Não bastasse isso, o casamento encontra expressa menção de contorno de direito fundamental no Pacto de San José da Costa Rica (art. 17, 2, Convenção Americana de Direitos Humanos, de 1969), a que a nossa ordem jurídica se vincula. 

SE, nem mesmo uma emenda à Constituição poderá abolir um direito individual, muito menos poderá fazê-lo uma lei infra-constitucional ou qualquer outro ato normativo, sendo suficiente para compreender que o direito do casamento civil igualitário passou a incorporar o mundo jurídico brasileiro, sem qualquer possibilidade legítima de retrocesso. 

Isso ocorre, porque a Constituição Brasileira recepciona toda e qualquer conquista de direitos humanos compatíveis com seus princípios, inclusive os novos direitos fruto de tratados internacionais que o Estado Brasileiro seja signatário (art 5º, § 2º CRFB/88).
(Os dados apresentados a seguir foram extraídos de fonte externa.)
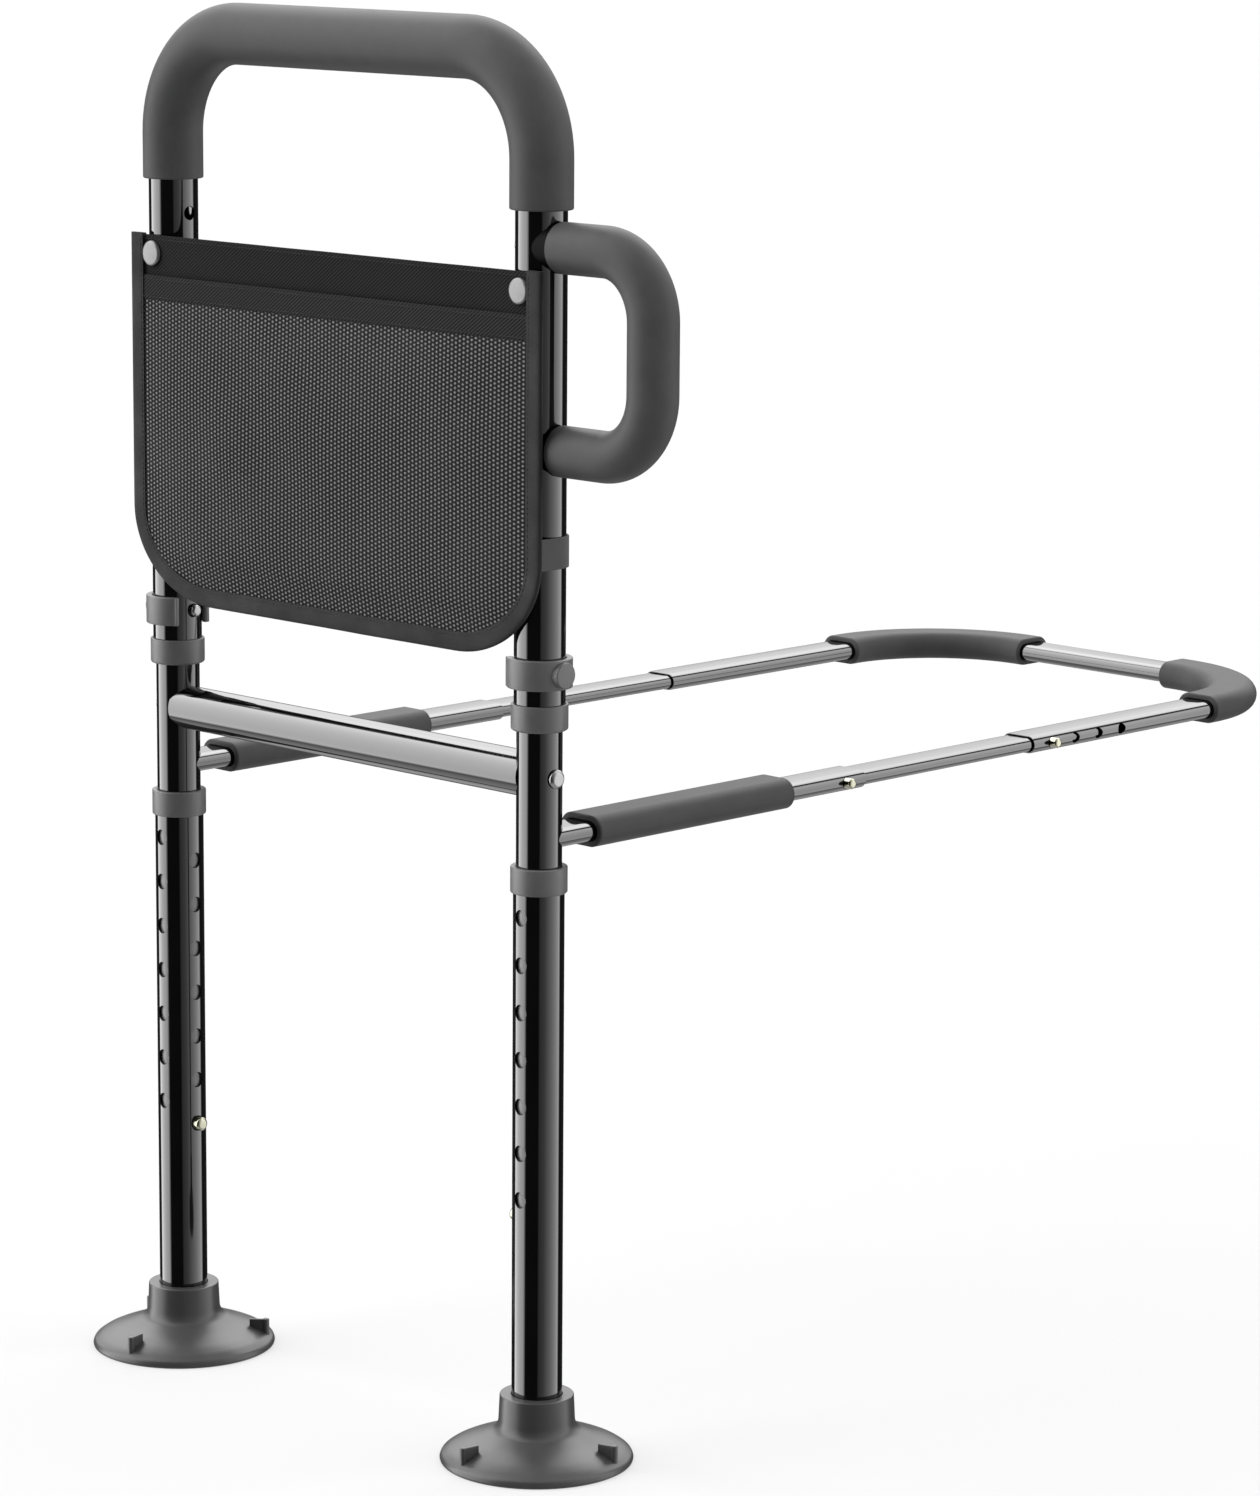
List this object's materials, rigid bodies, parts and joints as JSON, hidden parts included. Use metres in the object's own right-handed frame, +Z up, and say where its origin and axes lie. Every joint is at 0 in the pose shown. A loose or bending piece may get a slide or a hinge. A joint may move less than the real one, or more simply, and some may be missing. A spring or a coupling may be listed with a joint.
{
  "type": "bed assist rail",
  "caption": "Telescopic bedside support rail with foam hand rail, side handle, storage pouch, suction feet and a sliding loop that lies under the mattress.",
  "frame": {"origin": "midway between the two uprights' axes, on the plane of the loop sleeves' undersides, where they rest on the bed's base", "axes": "+X from the left upright to the right one (the side handle is on the right), +Y into the bed, +Z up"},
  "size_m": [0.5116, 0.8383, 0.901],
  "materials": {
    "black_tube": "gloss black paint or powder coat",
    "foam": "matte closed-cell foam",
    "grey_rubber": "matte",
    "grey_plastic": "matte",
    "black_plastic": "satin black",
    "bright_steel": "polished",
    "zinc": "yellowish zinc plate",
    "spring_steel": "plain spring steel",
    "pouch_lining": "dark twill",
    "pouch_mesh": "fine open mesh over dark cloth",
    "pouch_binding": "dark twill tape",
    "webbing": "grey woven webbing"
  },
  "bodies": {
    "frame": {"upper_frame_tube": "black_tube", "top_grip_foam": "foam", "upper_collar_left": "grey_plastic", "upper_collar_right": "grey_plastic", "side_handle_tube": "black_tube", "side_handle_foam": "foam", "side_handle_saddle_upper": "black_plastic", "side_handle_saddle_lower": "black_plastic", "side_handle_plug_upper": "spring_steel", "side_handle_plug_lower": "spring_steel", "side_handle_bolt_upper": "bright_steel", "side_handle_bolt_lower": "bright_steel", "pouch_back_panel": "pouch_lining", "pouch_front_panel": "pouch_mesh", "pouch_binding": "pouch_binding", "pouch_snap_left": "bright_steel", "pouch_snap_right": "bright_steel", "pouch_strap_left": "webbing", "pouch_strap_right": "webbing", "post_left": "black_tube", "post_right": "black_tube", "crossbar": "black_tube", "crossbar_bolt_left": "bright_steel", "crossbar_bolt_right": "bright_steel", "crossbar_plug_left": "grey_plastic", "crossbar_plug_right": "grey_plastic", "arm_root_left": "black_tube", "arm_root_right": "black_tube", "arm_sleeve_left": "grey_rubber", "arm_sleeve_right": "grey_rubber", "leg_button_spring_left": "spring_steel", "leg_button_spring_right": "spring_steel"},
    "loop_middle": {"arm_middle_left": "black_tube", "arm_middle_right": "black_tube", "loop_spring_root_left": "spring_steel", "loop_spring_root_right": "spring_steel", "loop_spring_end_left": "spring_steel", "loop_spring_end_right": "spring_steel"},
    "loop_end": {"loop_end_tube": "black_tube", "corner_sleeve_left": "grey_rubber", "corner_sleeve_right": "grey_rubber"},
    "leg_left": {"leg_tube_left": "black_tube", "leg_collar_left": "grey_plastic", "foot_left": "grey_rubber"},
    "leg_right": {"leg_tube_right": "black_tube", "leg_collar_right": "grey_plastic", "foot_right": "grey_rubber"},
    "leg_button_left": {"leg_button_left": "zinc"},
    "leg_button_right": {"leg_button_right": "zinc"},
    "loop_button_root_left": {"loop_button_root_left": "zinc"},
    "loop_button_root_right": {"loop_button_root_right": "zinc"},
    "loop_button_end_left": {"loop_button_end_left": "zinc"},
    "loop_button_end_right": {"loop_button_end_right": "zinc"},
    "clip_left": {"clip_left": "grey_plastic", "clip_pin_left": "bright_steel"},
    "clip_right": {"clip_right": "grey_plastic", "clip_pin_right": "bright_steel"}
  },
  "joints": [
    {"name": "leg_height_left", "type": "slide", "parent": "frame", "child": "leg_left", "axis": [0, 0, -1], "range_m": [0, 0.18], "deforming": ["leg_button_left", "leg_button_spring_left"]},
    {"name": "leg_height_right", "type": "slide", "parent": "frame", "child": "leg_right", "axis": [0, 0, -1], "range_m": [0, 0.18], "deforming": ["leg_button_right", "leg_button_spring_right"]},
    {"name": "leg_button_press_left", "type": "slide", "parent": "frame", "child": "leg_button_left", "axis": [-1, 0, 0], "range_m": [0, 0.0071], "stiffness_N_per_m": 900, "deforming": ["leg_button_spring_left"]},
    {"name": "leg_button_press_right", "type": "slide", "parent": "frame", "child": "leg_button_right", "axis": [1, 0, 0], "range_m": [0, 0.0071], "stiffness_N_per_m": 900, "deforming": ["leg_button_spring_right"]},
    {"name": "loop_pull_out", "type": "slide", "parent": "frame", "child": "loop_middle", "axis": [0, 1, 0], "range_m": [0, 0.07], "deforming": ["loop_button_root_left", "loop_spring_root_left", "loop_button_root_right", "loop_spring_root_right"]},
    {"name": "loop_length", "type": "slide", "parent": "loop_middle", "child": "loop_end", "axis": [0, 1, 0], "range_m": [-0.075, 0], "deforming": ["loop_button_end_left", "loop_spring_end_left", "loop_button_end_right", "loop_spring_end_right"]},
    {"name": "loop_button_press_root_left", "type": "slide", "parent": "loop_middle", "child": "loop_button_root_left", "axis": [1, 0, 0], "range_m": [0, 0.0068], "stiffness_N_per_m": 900, "deforming": ["loop_spring_root_left"]},
    {"name": "loop_button_press_root_right", "type": "slide", "parent": "loop_middle", "child": "loop_button_root_right", "axis": [-1, 0, 0], "range_m": [0, 0.0068], "stiffness_N_per_m": 900, "deforming": ["loop_spring_root_right"]},
    {"name": "loop_button_press_end_left", "type": "slide", "parent": "loop_middle", "child": "loop_button_end_left", "axis": [1, 0, 0], "range_m": [0, 0.0068], "stiffness_N_per_m": 900, "deforming": ["loop_spring_end_left"]},
    {"name": "loop_button_press_end_right", "type": "slide", "parent": "loop_middle", "child": "loop_button_end_right", "axis": [-1, 0, 0], "range_m": [0, 0.0068], "stiffness_N_per_m": 900, "deforming": ["loop_spring_end_right"]},
    {"name": "clip_pull_left", "type": "slide", "parent": "frame", "child": "clip_left", "axis": [-1, 0, 0], "range_m": [0, 0.045], "deforming": ["clip_left"]},
    {"name": "clip_pull_right", "type": "slide", "parent": "frame", "child": "clip_right", "axis": [1, 0, 0], "range_m": [0, 0.045], "deforming": ["clip_right"]}
  ]
}
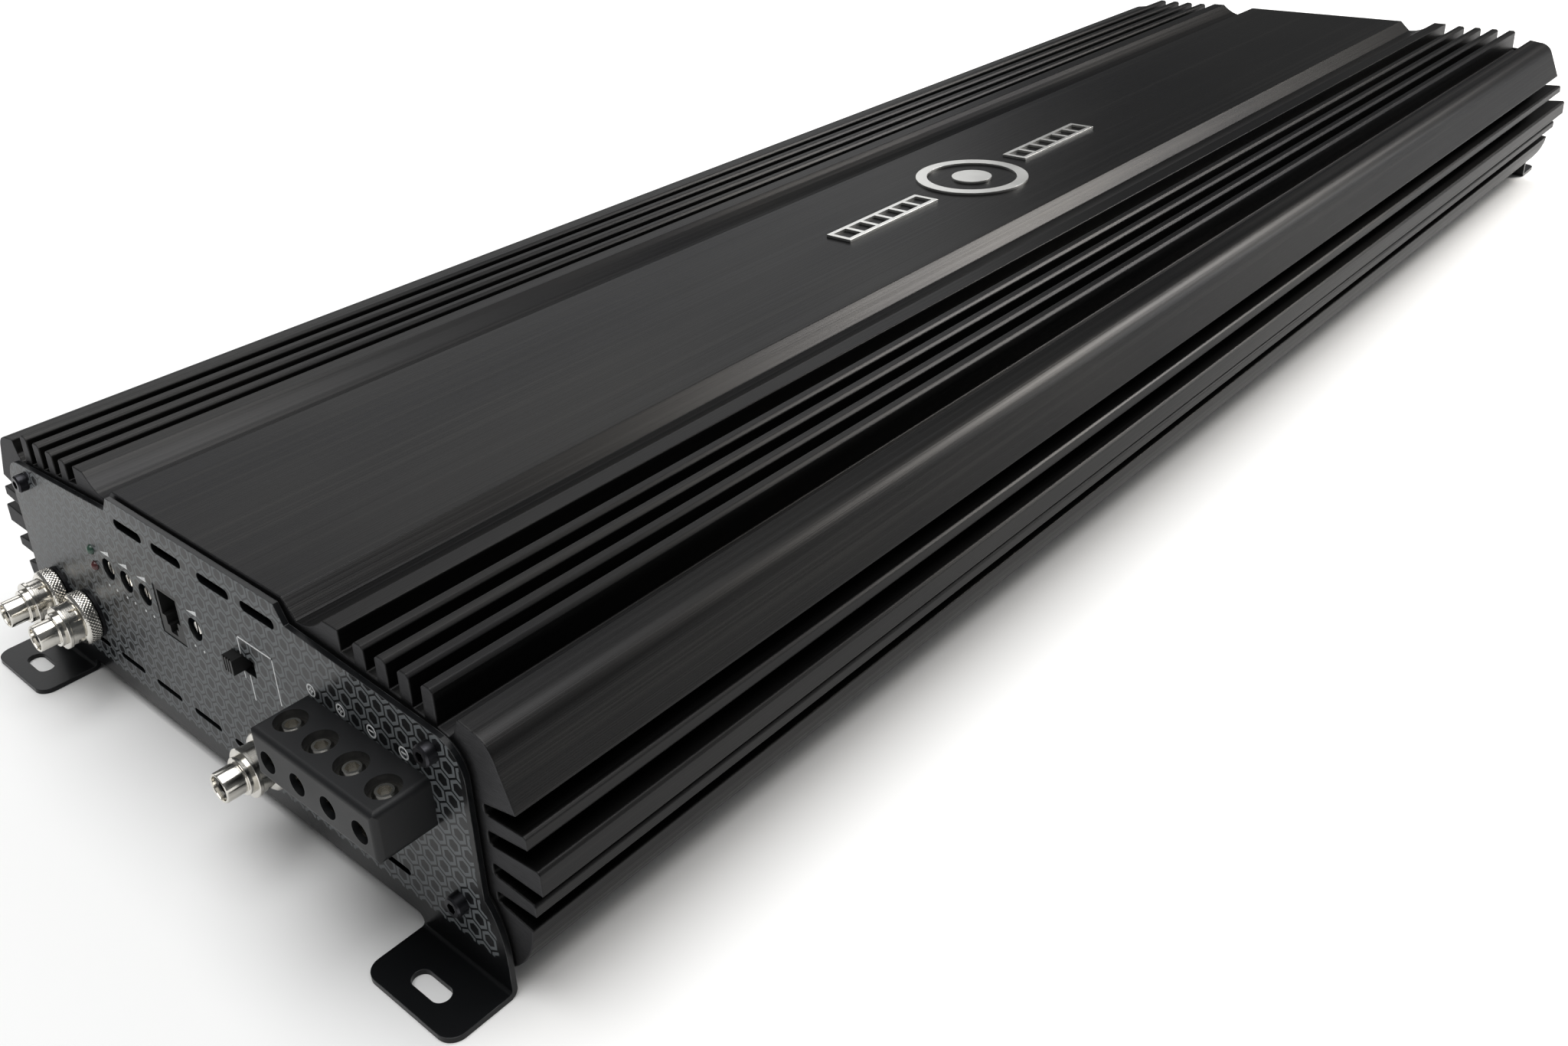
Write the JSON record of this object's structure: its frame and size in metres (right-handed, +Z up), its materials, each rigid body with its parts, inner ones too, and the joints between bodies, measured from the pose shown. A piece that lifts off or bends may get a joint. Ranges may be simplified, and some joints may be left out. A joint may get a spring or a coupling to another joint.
{
  "type": "car amplifier",
  "caption": "Long black finned car audio amplifier with bent end plates on slotted feet, screw terminals, phono jacks, level controls and a slide switch.",
  "frame": {"origin": "middle of the four slotted mounting holes, on the plane the feet rest on", "axes": "+X across the amplifier, +Y along it away from the signal end, +Z up out of the mounting plane"},
  "size_m": [0.2548, 0.7566, 0.077],
  "materials": {
    "anodised_heatsink": "black anodised extrusion with a fine brushed grain along its length",
    "badge_metal": "satin nickel, cast and bonded on",
    "black_sheet": "black powder coat over sheet steel",
    "panel_print": "black coat with a grey printed honeycomb",
    "gasket": "thin black gasket",
    "black_screw": "black oxide",
    "terminal_plastic": "black glass-filled nylon",
    "nickel": "bright nickel plate",
    "jack_insulator": "black moulded insulator",
    "contact_gold": "gold flash",
    "jack_plastic": "black moulded housing",
    "pot_plastic": "moulded control body",
    "green_lens": "green tinted light guide",
    "red_lens": "red tinted light guide",
    "circuit_board": "green solder mask on glass epoxy",
    "zinc": "zinc plate",
    "capacitor_blue": "printed shrink sleeve",
    "capacitor_black": "shrink sleeve",
    "ferrite": "powder-coated ferrite ring",
    "copper_wire": "enamelled copper",
    "epoxy_case": "moulded epoxy package",
    "thermal_pad": "ceramic-filled pad",
    "steel_bar": "pressed steel bar",
    "copper_bar": "bare copper bar"
  },
  "bodies": {
    "chassis": {"heatsink": "anodised_heatsink", "badge": "badge_metal", "bottom_cover": "black_sheet", "bottom_cover_screws": "black_screw", "input_end_plate": "panel_print", "input_end_gasket": "gasket", "input_end_screws": "black_screw", "power_end_plate": "black_sheet", "power_end_gasket": "gasket", "power_end_screws": "black_screw", "speaker_block": "terminal_plastic", "speaker_barrels": "nickel", "power_block": "terminal_plastic", "power_barrels": "nickel", "turn_on_block": "terminal_plastic", "turn_on_barrel": "nickel", "rca_bodies": "jack_plastic", "rca_washers": "jack_insulator", "rca_rings": "nickel", "rca_shells": "nickel", "rca_insulators": "jack_insulator", "rca_contacts": "contact_gold", "remote_jack": "jack_plastic", "remote_jack_contacts": "contact_gold", "pot_bodies": "pot_plastic", "slide_switch_body": "jack_plastic", "power_led": "green_lens", "protect_led": "red_lens", "main_board": "circuit_board", "control_board": "circuit_board", "board_header": "jack_plastic", "board_standoffs": "zinc", "board_screws": "zinc", "supply_capacitors": "capacitor_blue", "rail_capacitors": "capacitor_black", "transformer_cores": "ferrite", "transformer_windings": "copper_wire", "filter_coils": "copper_wire", "supply_transistors": "epoxy_case", "output_transistors": "epoxy_case", "thermal_pads": "thermal_pad", "clamp_bars": "steel_bar", "clamp_screws": "zinc", "bus_bars": "copper_bar"},
    "speaker_screw_1": {"speaker_screw_1": "nickel"},
    "speaker_screw_2": {"speaker_screw_2": "nickel"},
    "speaker_screw_3": {"speaker_screw_3": "nickel"},
    "speaker_screw_4": {"speaker_screw_4": "nickel"},
    "power_screw_1": {"power_screw_1": "nickel"},
    "power_screw_2": {"power_screw_2": "nickel"},
    "power_screw_3": {"power_screw_3": "nickel"},
    "power_screw_4": {"power_screw_4": "nickel"},
    "turn_on_screw": {"turn_on_screw": "nickel"},
    "gain_shaft": {"gain_shaft": "nickel"},
    "subsonic_shaft": {"subsonic_shaft": "nickel"},
    "bass_boost_shaft": {"bass_boost_shaft": "nickel"},
    "lowpass_shaft": {"lowpass_shaft": "nickel"},
    "slide_switch_knob": {"slide_switch_knob": "jack_plastic"}
  },
  "joints": [
    {"name": "speaker_clamp_1", "type": "slide", "parent": "chassis", "child": "speaker_screw_1", "axis": [0, 0, -1], "range_m": [0, 0.0028]},
    {"name": "speaker_clamp_2", "type": "slide", "parent": "chassis", "child": "speaker_screw_2", "axis": [0, 0, -1], "range_m": [0, 0.0028]},
    {"name": "speaker_clamp_3", "type": "slide", "parent": "chassis", "child": "speaker_screw_3", "axis": [0, 0, -1], "range_m": [0, 0.0028]},
    {"name": "speaker_clamp_4", "type": "slide", "parent": "chassis", "child": "speaker_screw_4", "axis": [0, 0, -1], "range_m": [0, 0.0028]},
    {"name": "power_clamp_1", "type": "slide", "parent": "chassis", "child": "power_screw_1", "axis": [0, 0, -1], "range_m": [0, 0.0055]},
    {"name": "power_clamp_2", "type": "slide", "parent": "chassis", "child": "power_screw_2", "axis": [0, 0, -1], "range_m": [0, 0.0055]},
    {"name": "power_clamp_3", "type": "slide", "parent": "chassis", "child": "power_screw_3", "axis": [0, 0, -1], "range_m": [0, 0.0055]},
    {"name": "power_clamp_4", "type": "slide", "parent": "chassis", "child": "power_screw_4", "axis": [0, 0, -1], "range_m": [0, 0.0055]},
    {"name": "turn_on_clamp", "type": "slide", "parent": "chassis", "child": "turn_on_screw", "axis": [0, 0, -1], "range_m": [0, 0.0016]},
    {"name": "gain_turn", "type": "hinge", "parent": "chassis", "child": "gain_shaft", "pos_m": [-0.052, -0.35, 0.0485], "axis": [0, 1, 0], "range_deg": [-140, 140]},
    {"name": "subsonic_turn", "type": "hinge", "parent": "chassis", "child": "subsonic_shaft", "pos_m": [-0.0415, -0.35, 0.0485], "axis": [0, 1, 0], "range_deg": [-140, 140]},
    {"name": "bass_boost_turn", "type": "hinge", "parent": "chassis", "child": "bass_boost_shaft", "pos_m": [-0.031, -0.35, 0.0485], "axis": [0, 1, 0], "range_deg": [-140, 140]},
    {"name": "lowpass_turn", "type": "hinge", "parent": "chassis", "child": "lowpass_shaft", "pos_m": [-0.0045, -0.35, 0.0485], "axis": [0, 1, 0], "range_deg": [-140, 140]},
    {"name": "slide_switch", "type": "slide", "parent": "chassis", "child": "slide_switch_knob", "axis": [1, 0, 0], "range_m": [0, 0.005]}
  ]
}
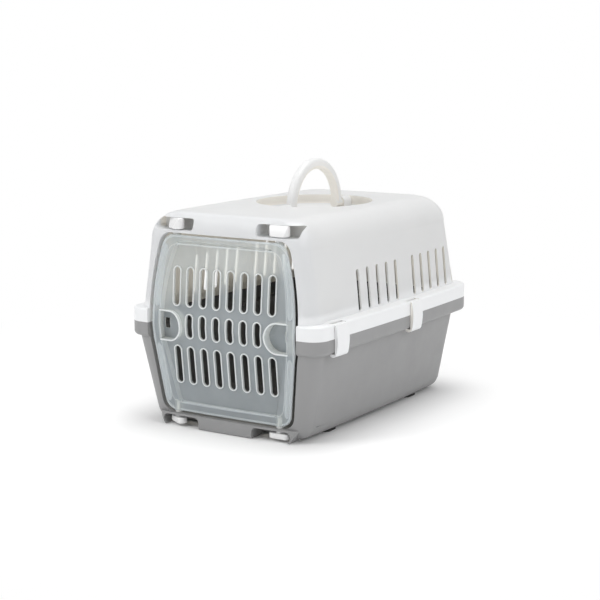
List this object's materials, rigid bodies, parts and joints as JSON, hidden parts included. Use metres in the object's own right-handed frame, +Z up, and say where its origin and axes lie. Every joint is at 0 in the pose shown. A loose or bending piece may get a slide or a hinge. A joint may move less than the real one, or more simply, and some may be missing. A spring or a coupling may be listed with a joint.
{
  "type": "pet carrier",
  "caption": "Rigid plastic pet carrier with a grey tub, off-white lid, slotted swing door, folding carrying handle, edge clips and turn locks.",
  "frame": {"origin": "bottom centre of the bounding box, on the plane the feet stand on", "axes": "+Z up, -Y out of the door, +X to the right hand seen from the front"},
  "size_m": [0.3404, 0.4725, 0.3695],
  "materials": {
    "tub_grey": "satin moulded polypropylene",
    "shell_white": "semi-gloss moulded polypropylene",
    "door_smoke": "translucent blue-grey, semi-gloss",
    "lock_white": "semi-gloss moulded plastic",
    "foot_black": "matt black rubber"
  },
  "bodies": {
    "carrier": {"base_shell": "tub_grey", "top_shell": "shell_white", "foot_left_front": "foot_black", "foot_left_rear": "foot_black", "foot_right_front": "foot_black", "foot_right_rear": "foot_black"},
    "door": {"door_panel": "door_smoke"},
    "carry_handle": {"handle": "shell_white"},
    "turn_lock_lower_left": {"lock_lower_left": "lock_white"},
    "turn_lock_upper_left": {"lock_upper_left": "lock_white"},
    "edge_clip_left_front": {"clip_left_front": "shell_white"},
    "edge_clip_left_rear": {"clip_left_rear": "shell_white"},
    "turn_lock_lower_right": {"lock_lower_right": "lock_white"},
    "turn_lock_upper_right": {"lock_upper_right": "lock_white"},
    "edge_clip_right_front": {"clip_right_front": "shell_white"},
    "edge_clip_right_rear": {"clip_right_rear": "shell_white"},
    "edge_clip_back": {"clip_back": "shell_white"}
  },
  "joints": [
    {"name": "door_hinge", "type": "hinge", "parent": "carrier", "child": "door", "pos_m": [0.086, -0.2155, 0.1485], "axis": [0, 0, 1], "range_deg": [0, 105]},
    {"name": "handle_fold", "type": "hinge", "parent": "carrier", "child": "carry_handle", "pos_m": [0, 0.013, 0.2975], "axis": [0, 1, 0], "range_deg": [-90, 90]},
    {"name": "lock_lower_left_turn", "type": "hinge", "parent": "carrier", "child": "turn_lock_lower_left", "pos_m": [-0.086, -0.2155, 0.012], "axis": [0, 0, 1], "range_deg": [-15, 30]},
    {"name": "lock_upper_left_turn", "type": "hinge", "parent": "carrier", "child": "turn_lock_upper_left", "pos_m": [-0.086, -0.2155, 0.287], "axis": [0, 0, 1], "range_deg": [-15, 30]},
    {"name": "lock_lower_right_turn", "type": "hinge", "parent": "carrier", "child": "turn_lock_lower_right", "pos_m": [0.086, -0.2155, 0.012], "axis": [0, 0, 1], "range_deg": [0, 45]},
    {"name": "lock_upper_right_turn", "type": "hinge", "parent": "carrier", "child": "turn_lock_upper_right", "pos_m": [0.086, -0.2155, 0.287], "axis": [0, 0, 1], "range_deg": [0, 45]},
    {"name": "clip_right_front_swing", "type": "hinge", "parent": "carrier", "child": "edge_clip_right_front", "pos_m": [0.1574, -0.18285, 0.1634], "axis": [-0.0335, -0.9994, 0], "range_deg": [0, 100]},
    {"name": "clip_left_front_swing", "type": "hinge", "parent": "carrier", "child": "edge_clip_left_front", "pos_m": [-0.1574, -0.18285, 0.1634], "axis": [-0.0335, 0.9994, 0], "range_deg": [0, 100]},
    {"name": "clip_right_rear_swing", "type": "hinge", "parent": "carrier", "child": "edge_clip_right_rear", "pos_m": [0.16032, 0.02598, 0.1634], "axis": [0.0055, -1, 0], "range_deg": [0, 100]},
    {"name": "clip_left_rear_swing", "type": "hinge", "parent": "carrier", "child": "edge_clip_left_rear", "pos_m": [-0.16032, 0.02598, 0.1634], "axis": [0.0055, 1, 0], "range_deg": [0, 100]},
    {"name": "clip_back_swing", "type": "hinge", "parent": "carrier", "child": "edge_clip_back", "pos_m": [0, 0.2264, 0.1634], "axis": [1, 0, 0], "range_deg": [0, 100]}
  ]
}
Desse modo, mesmo diante dessas tentativas de negociatas de direitos para a população LGBT, o certo é que a nossa ordem constitucional não permite retrocesso, sendo, pois, o casamento civil igualitário uma realidade conquistada que não se permite voltar atrás. 

Por outro lado, cabe ao Executivo como importante articulista de propostas legislativas, mas principalmente ao Legislativo, a missão de completar a ordem jurídica afirmada pelo Poder Judiciário de se declarar expressamente o direito ao casamento igualitário, não porque ele carece de lei específica. Mesmo que a lei vigente não conste expressamente o casamento igualitário sem distinção por orientação sexual, sua declaração é importantíssima para se manter a estabilidade democrática, contribuir com a visibilidade e o reconhecimento da homoafetividade, dissipando, pois, hipóteses de insegurança jurídica aos interessados.

O que a candidata Marina Silva fez foi negociar uma conquista de direitos humanos fundamental para os homossexuais, assim como também ela já o fez no passado ao propor um plebiscito pra saber se a população aceita você se casar com "B" ou com "C" ou no mais absurdo  dos resultados de negar-lhe o acesso a esse direito. 

Você que já se casou e que pretende se casar fique de olho: O CASAMENTO CIVIL IGUALITÁRIO É UM DIREITO INEGOCIÁVEL!